Superhero movies are continually working to place themselves in the realism of the everyday. When characters are translated from comic panel to silver screen, some of the shine is buffed off. We are treated (to the extent of director and actor intent) to real people dealing with apparently real situations. After massive plot bomb is dropped three-fourths of the way into the movie, the rift of trauma that slices between Iron Man and Captain America seems irreparable and for good reason: relationships built on lies don't last. Iron Man is rife with fresh grief and arguably Captain America has never gotten over the fact he woke up 70 years later and the world and people he knew were all dead. There are others, but the film has less to do with accountability of power and more to do with how we process grief. The film has less to do with the privileges of power and more to do with the power our belief systems give to us.

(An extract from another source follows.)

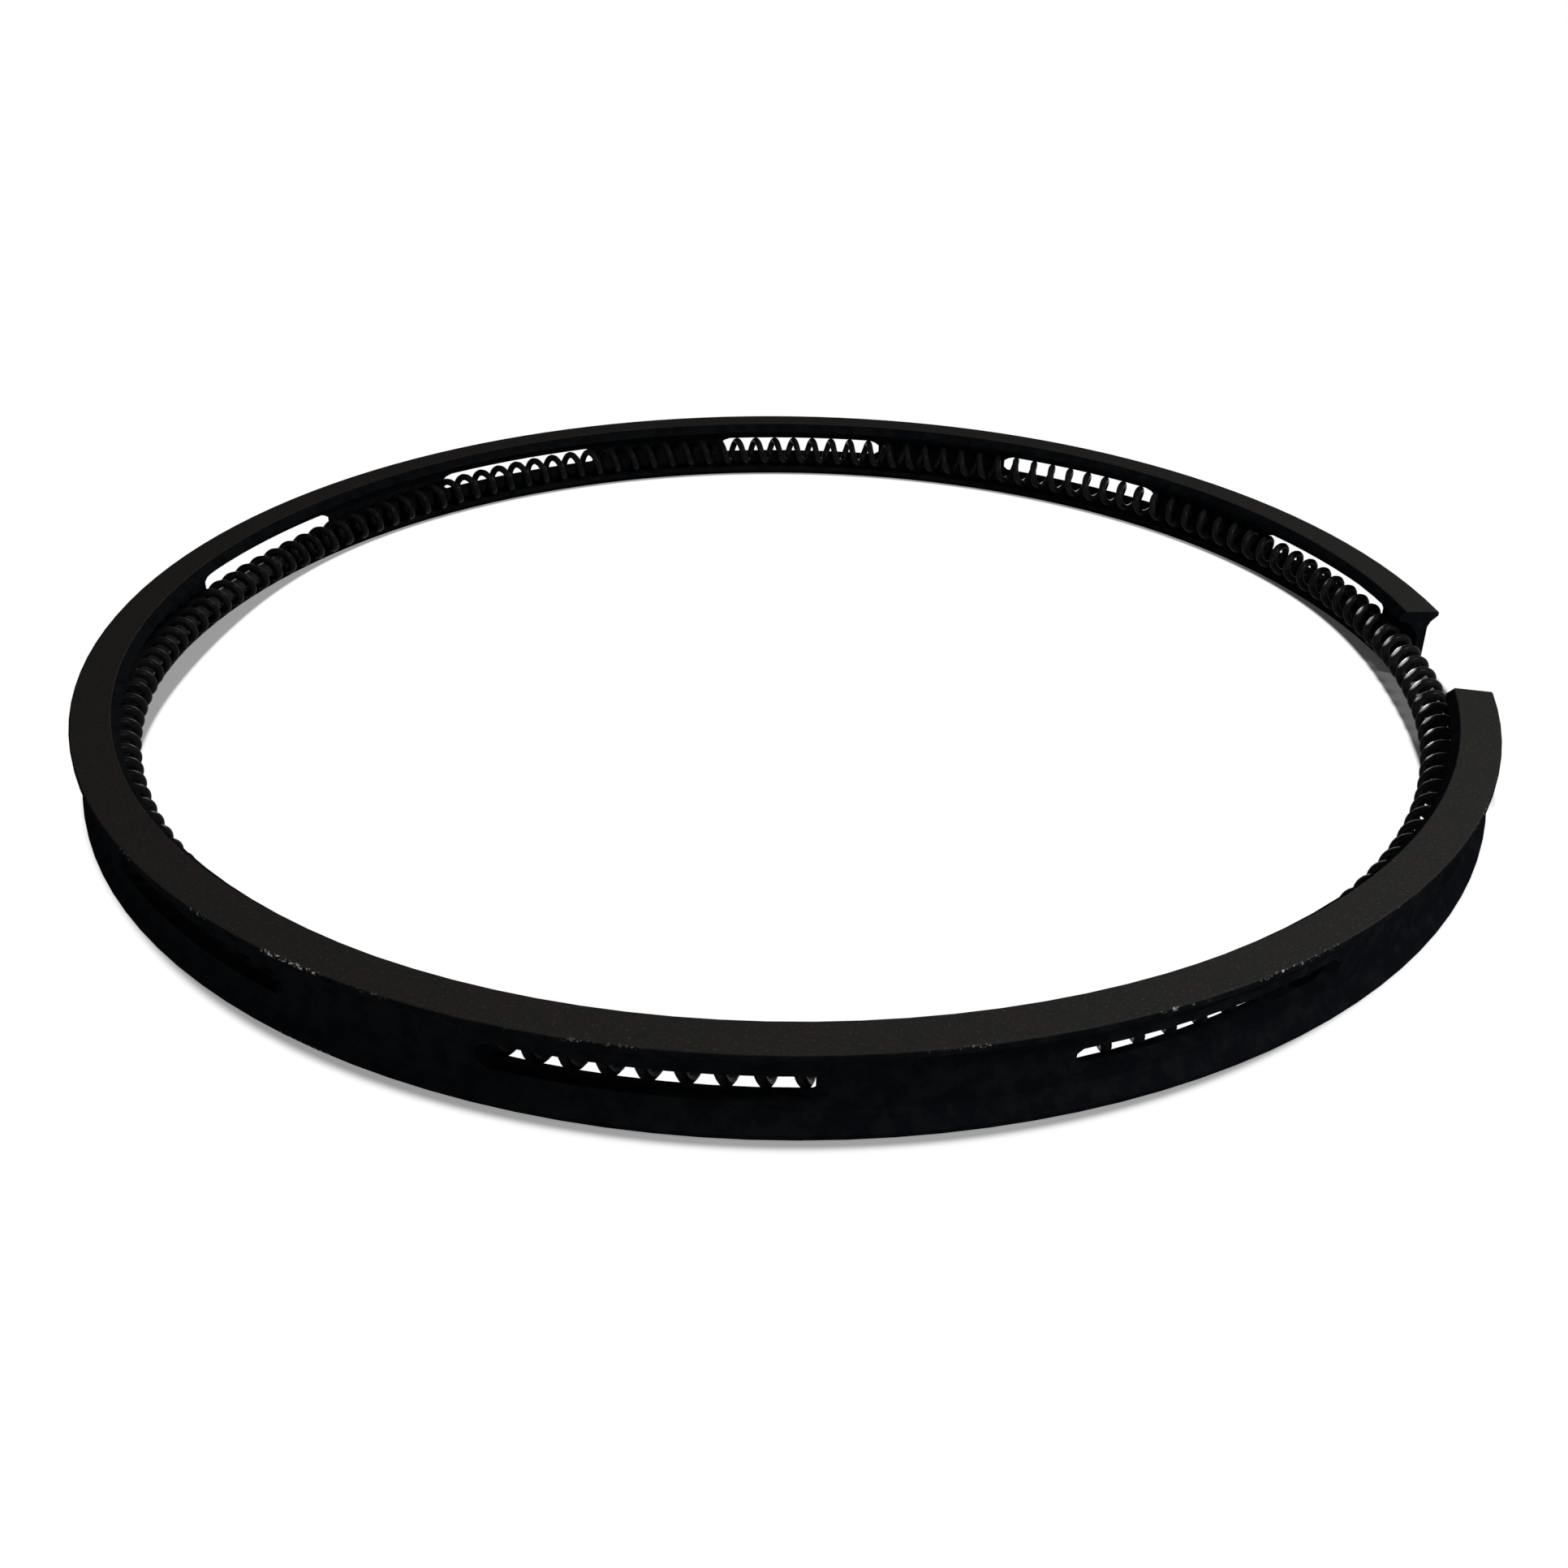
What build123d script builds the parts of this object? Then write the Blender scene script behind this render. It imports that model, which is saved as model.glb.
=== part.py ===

But, "Oh," you may protest "A panther suited man? Star-Spangled Shield? Weird telekinetic powers? Surely, those are not real." Point taken, but movies allow us to believe for a while that they are real or could, perhaps, happen. But consider each of the characters for a moment. The panther suited young man is King of a country and has just lost his father to a violent attack. Captain America is continually finding is value system and beliefs at odds with the 21st century --not to mention he is convinced his old friend is not a brainwashed assassin. "Which Bucky am I talking to?" Cap warily asks. And Wanda Maximoff, the Eastern European telekinetic (among other abilities) has an X-men complex: do I control my powers? Or do my powers control me?
Let's start with the grief (spoilers ahead). Captain America is rejecting normalcy to seek the life he was 'made' for: save as many people as I can, always jump in where I can do good, believe the best in all people. He will never be normal in the 21st sense of the word and Bucky's existence gives him hope to have an old buddy on the front of a foreign fight. Captain America's belief that he can have some of the 'good times' back, is what eventually clouds his judgment. He keeps a secret from Iron Man in order to 'protect him.' "I guess what I was really doing, was protecting myself" Cap admits. Yes, Cap, protecting yourself and the past you seek to redeem has become a value by which you operate. Cap, what you believe is hurting other people: what will it take to realize that?
Iron Man is operating on a value system of security which leads him to believe what he is doing is right. Iron Man believes in security because he is fundamentally an insecure person: parents ripped away during his young adult years and constantly exuding a persona of fame and genius because he is insecure. Yes, a man who has so much is so insecure and it only takes a long nursed fear to bring all that insecurity to light as he fights his friends.
"Captain America: Civil War" is asking us to consider: What belief systems do we make for ourselves? And how do we act on our beliefs?
On grief, each of the characters deals with it in their own way. But for some characters, the line between grief and vengeance become increasingly blurred.